Horizon Alert
Summary of the vulnerability and why it matters
This security issue in pgAdmin 4 allows an attacker with write access to session files to run their own code on the server. This is because pgAdmin 4 was not properly verifying session data before processing it, potentially leading to unauthorized control of the system.
- Run code on the server.
- Requires write access to session files.
Attack Path
How an attacker could exploit the issue
An attacker with authenticated access and write permissions to the pgAdmin sessions directory could exploit this by planting a serialized payload. This payload would be deserialized and executed as operating system commands under the pgAdmin process.
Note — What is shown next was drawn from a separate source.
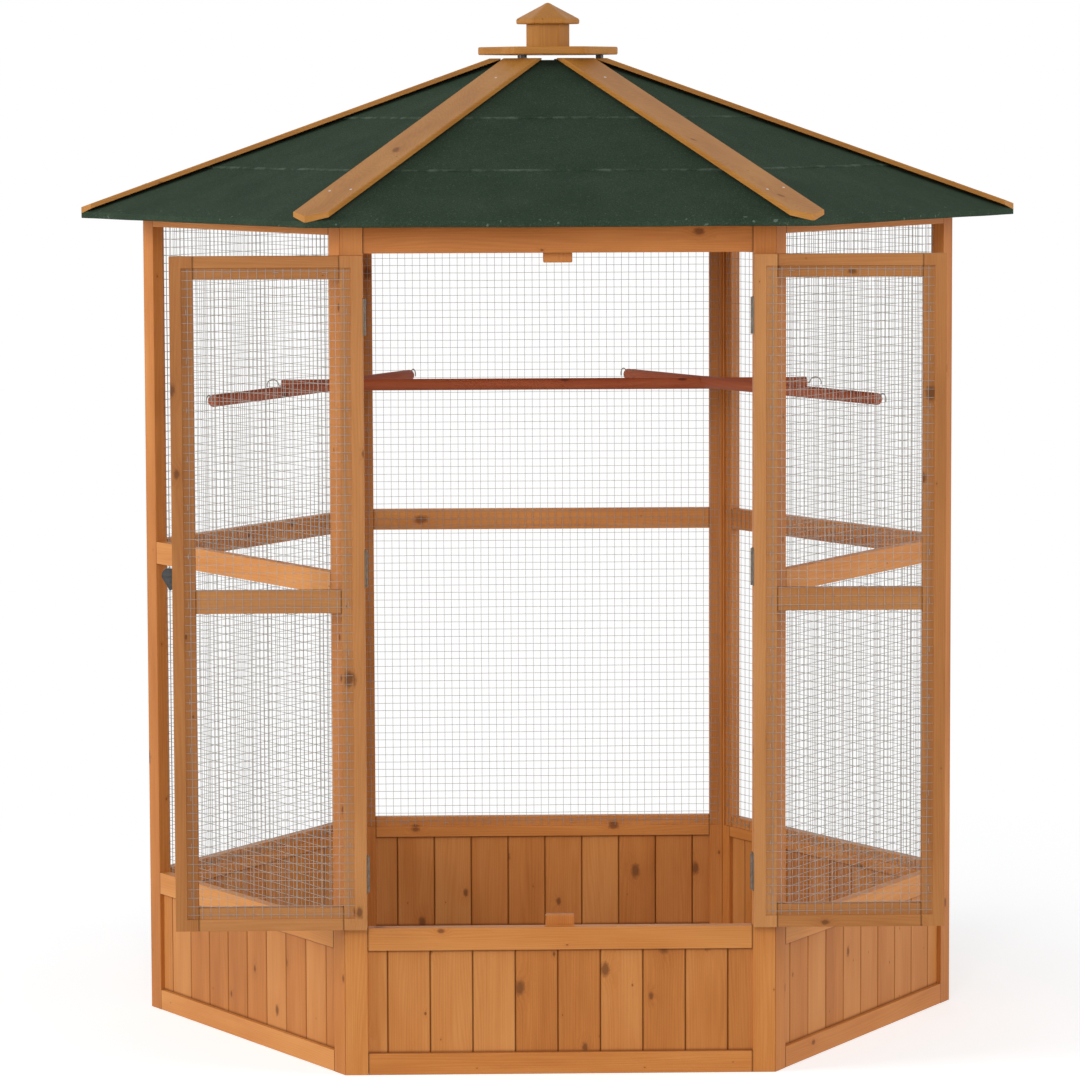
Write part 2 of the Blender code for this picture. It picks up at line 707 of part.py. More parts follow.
def cap_plate_mesh():
    """A hexagonal plate with rounded corners, on three small feet that stand on the hip battens."""
    def plate(bm):
        outline = circle(CAP_PLATE_RADIUS, len(HIP_NAMES))
        loft(bm, [upright(outline, CAP_PLATE_Z + rise) for rise in (0.0, CAP_PLATE_THICK)])
        corners = [edge for edge in bm.edges if abs(edge.verts[0].co.z - edge.verts[1].co.z) > CAP_EDGE_ROUND]
        ease(bm, corners, CAP_CORNER_ROUND, CAP_CORNER_STEPS)
        rims = [edge for edge in bm.edges if abs(edge.verts[0].co.z - edge.verts[1].co.z) < CAP_EDGE_ROUND]
        ease(bm, rims, CAP_EDGE_ROUND, CAP_EDGE_STEPS)

    def foot(turn):
        x, y = CAP_FOOT_REACH * math.cos(turn), CAP_FOOT_REACH * math.sin(turn)
        outline = [(x + px, y + py) for px, py in circle(CAP_FOOT_RADIUS, CAP_FOOT_SIDES)]
        top = CAP_PLATE_Z + CAP_PLATE_THICK / 2
        return lambda bm: loft(bm, [upright(outline, z) for z in (CAP_PLATE_Z - CAP_FOOT_HEIGHT, top)])

    turns = [2 * math.pi * i / CAP_FOOT_COUNT for i in range(CAP_FOOT_COUNT)]
    return smooth(combined("cap_plate", plate, joined=[foot(turn) for turn in turns]))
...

- Authenticated user needed.
- Write access to session directory.
- Unsafe deserialization of session files.
Live Threat
Current exploitation, exposure, and threat context
Attackers are unlikely to weaponize this vulnerability due to the limited attack surface. The exploit requires authenticated local access to the sessions directory, which is typically not publicly exposed.
- Primarily local execution.
- No public exploit available.
- Exploitation is recent.
Priority actions
Operational Fix
Recommended remediation, mitigation, and detection steps
Teams should prioritize investigating unauthorized file write access to pgAdmin 4 sessions directories and immediately patching or isolating affected instances. This vulnerability allows for remote code execution by an authenticated user with write access, making prompt action critical. Focus on identifying any systems running a vulnerable version of pgAdmin 4 and the scope of potential compromise.
- Patch pgAdmin 4 to version 9.15.
- Restrict write access to session directories.
- Monitor for unusual file activity in sessions directories.